Show HN: Building better base images

github.com

37 points by akrylov 2 days ago

This project addresses the inefficiencies of traditional Dockerfile-based container builds where each customization layer creates storage bloat through duplicate dependencies from repeated apt-get install commands, network inefficiency from redundant package downloads across different images, and slow iteration cycles requiring full rebuilds of all previous steps. Our solution enables building minimal base images from scratch using debootstrap that precisely include only required components in the initial build, while allowing creation of specialized variants (Java, Kafka, etc.) from these common foundations - resulting in significantly leaner images, faster builds, and more efficient resource utilization compared to standard Docker layer stacking approaches.

mubou 2 days ago

I'm not really understanding what this does specifically. It looks like it creates the filesystem on the host machine using chroot and then tarballs it?

Is there an advantage to that over combining layers and using cache mounts to avoid those redundant downloads?

A side-by-side comparison of dive's output would be helpful (https://github.com/wagoodman/dive).

Also can you clarify what you mean by "requiring full rebuilds of all previous steps"?

  • akrylov 2 days ago

    It’s basically just a fancy bash script (mkimage.sh) and Makefiles for calling scripts with different sets of paramaters. The process – is the same exact process of creating base docker images – chroot and using package manager apt or yum to install packages in chroot jails. That is how ubi9 or debian slim base images are made. With this tool you can extend the process – install dependencies, run security checks, sign it all in one go. It’s easy to extend it, so you can create base images for Kafka with different Java distributions for example. Which is very useful for testing and performance tuning.

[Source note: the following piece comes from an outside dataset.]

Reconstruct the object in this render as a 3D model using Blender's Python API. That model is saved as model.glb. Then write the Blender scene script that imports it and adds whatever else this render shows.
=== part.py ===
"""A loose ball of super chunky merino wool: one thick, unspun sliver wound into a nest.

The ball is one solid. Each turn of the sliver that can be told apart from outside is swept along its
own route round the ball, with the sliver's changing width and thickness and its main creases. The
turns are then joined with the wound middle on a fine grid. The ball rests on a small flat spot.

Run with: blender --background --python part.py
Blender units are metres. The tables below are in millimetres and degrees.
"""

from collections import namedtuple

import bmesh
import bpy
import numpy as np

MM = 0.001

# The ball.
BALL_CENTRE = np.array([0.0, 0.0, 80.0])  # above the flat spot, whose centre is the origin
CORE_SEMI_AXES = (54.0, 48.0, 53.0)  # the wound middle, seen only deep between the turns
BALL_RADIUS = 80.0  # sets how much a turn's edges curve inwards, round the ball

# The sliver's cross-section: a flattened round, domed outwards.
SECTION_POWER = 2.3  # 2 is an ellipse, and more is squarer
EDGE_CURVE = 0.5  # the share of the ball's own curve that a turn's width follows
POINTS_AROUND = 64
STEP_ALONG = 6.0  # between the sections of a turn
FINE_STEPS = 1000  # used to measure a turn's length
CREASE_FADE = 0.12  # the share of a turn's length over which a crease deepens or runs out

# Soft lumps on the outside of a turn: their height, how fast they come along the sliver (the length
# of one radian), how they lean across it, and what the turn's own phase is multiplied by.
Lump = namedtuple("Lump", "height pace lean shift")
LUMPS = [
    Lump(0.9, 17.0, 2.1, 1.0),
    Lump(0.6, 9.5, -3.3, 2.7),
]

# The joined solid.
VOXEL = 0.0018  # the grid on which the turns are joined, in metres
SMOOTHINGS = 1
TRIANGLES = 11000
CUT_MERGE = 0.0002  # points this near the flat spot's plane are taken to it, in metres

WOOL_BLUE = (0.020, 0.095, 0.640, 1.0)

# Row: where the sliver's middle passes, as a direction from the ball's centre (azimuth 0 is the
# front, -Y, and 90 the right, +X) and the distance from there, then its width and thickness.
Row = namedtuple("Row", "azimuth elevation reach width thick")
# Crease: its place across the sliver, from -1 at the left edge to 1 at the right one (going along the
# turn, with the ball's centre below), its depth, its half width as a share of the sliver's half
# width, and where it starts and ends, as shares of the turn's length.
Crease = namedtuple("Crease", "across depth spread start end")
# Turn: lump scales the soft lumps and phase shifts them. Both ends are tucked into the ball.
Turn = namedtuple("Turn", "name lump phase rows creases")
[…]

    Imagine you work at a large org and you want to control all images used for CI/CD workers. Instead of scattering it across different Dockerfiles and scripts (Java, NodeJS, python, etc) you can just use a single tool. At least it was why I built it in the first place.

  • mrbluecoat 2 days ago

    I'm similarly curious why not just use Alpine or Void rootfs if container size is important?

    • akrylov 2 days ago

      For the same reason hyperscalers build and maintain their own distro’s and base images – to have complete control over supply chain.

mathfailure 2 days ago

If the idea was to merge different layers - why not do something like this instead?

FROM your_image as initial

FROM scratch

COPY --from=initial / /

  • gkfasdfasdf 2 days ago

    I guess one advantage of the author's approach is that any apt-get's etc done in building the initial image can reuse the host package cache.

anotherhue 2 days ago

If tickles your fancy may I also suggest trying Nix to build docker images?

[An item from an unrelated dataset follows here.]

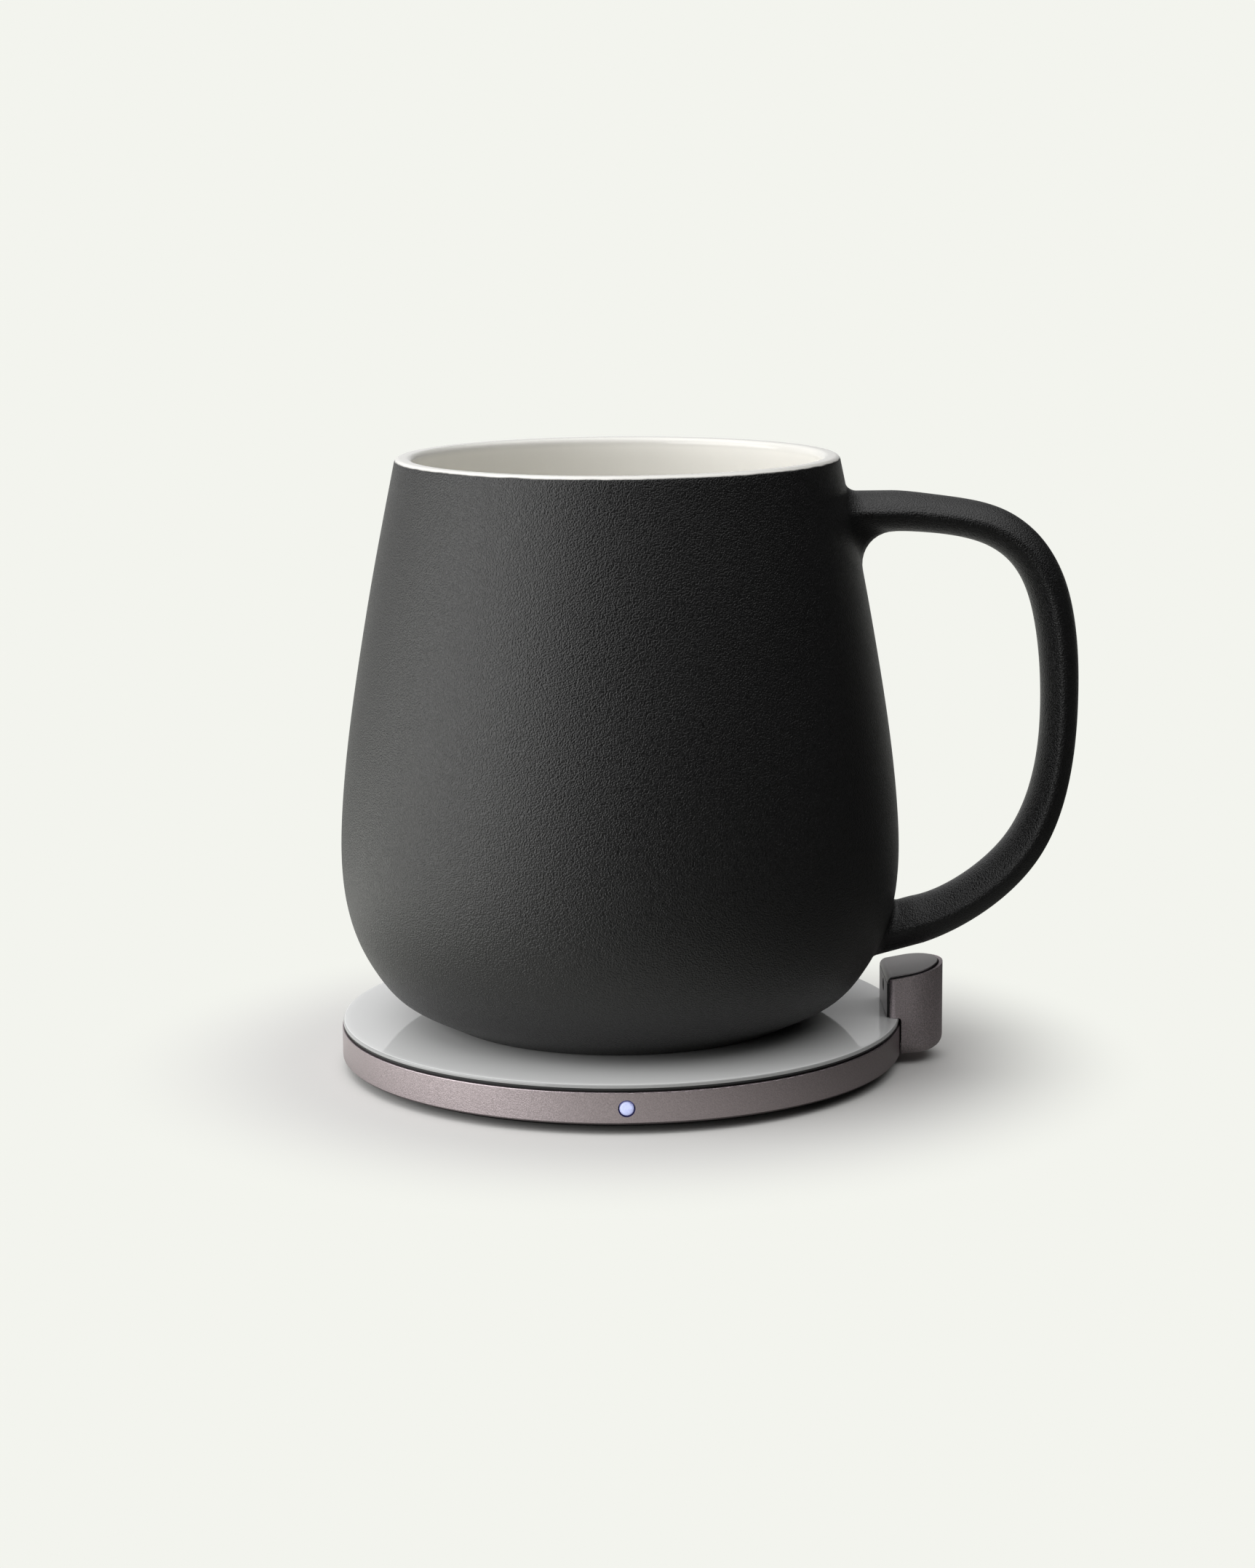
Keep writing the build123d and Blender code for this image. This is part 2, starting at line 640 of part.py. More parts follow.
def coil_carrier():
    """The cup that stands on the cover and holds ferrite and coil under the glass."""
    wall = ring(CARRIER_RADIUS, CARRIER_INNER_RADIUS, COVER_TOP, FILM_BOTTOM - LAYER_GAP)
    floor = disc(CARRIER_RADIUS, FERRITE_BOTTOM - CARRIER_FLOOR, FERRITE_BOTTOM)
    return wall + floor


def plate_thermistor():
    """The bead that feels the glass through the coil's film."""
    top = FILM_BOTTOM
    bottom = FERRITE_TOP + FOAM_HEIGHT
    return block(-THERMISTOR_LENGTH / 2, THERMISTOR_LENGTH / 2, THERMISTOR_WIDTH, bottom, top)


# Main board

def uncovered_wedge():
    """The wedge of the dock that the main board leaves free."""
    far = 2 * DOCK_RADIUS
    open_angle = BOARD_START_ANGLE + 360 - BOARD_END_ANGLE
    angles = [BOARD_END_ANGLE + open_angle * step / WEDGE_STEPS for step in range(WEDGE_STEPS + 1)]
    corners = [(far * cos(radians(angle)), far * sin(radians(angle))) for angle in angles]
    return Polygon((0, 0), *corners, align=None)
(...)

Personally I've soured on the Dockerfile approach as it feels like we're just shuffling bytes around rather than composing something.

https://nix.dev/tutorials/nixos/building-and-running-docker-...

  • numbsafari 2 days ago

    I have completely soured on Dockerfiles. I view them as anathema.

    The supposed "caching" of layers really doesn't work in practice unless you add a bunch of other infrastructure and third-party tooling to your build process. Getting truly incremental and reproducible layers into your build process is non-trivial, and the Dockerfile approach fails to take advantage of that work once you've done it.

    • onedognight 2 days ago

      You need to start with the right base. Here’s a container-first 100%-reproducible from-scratch base to build on.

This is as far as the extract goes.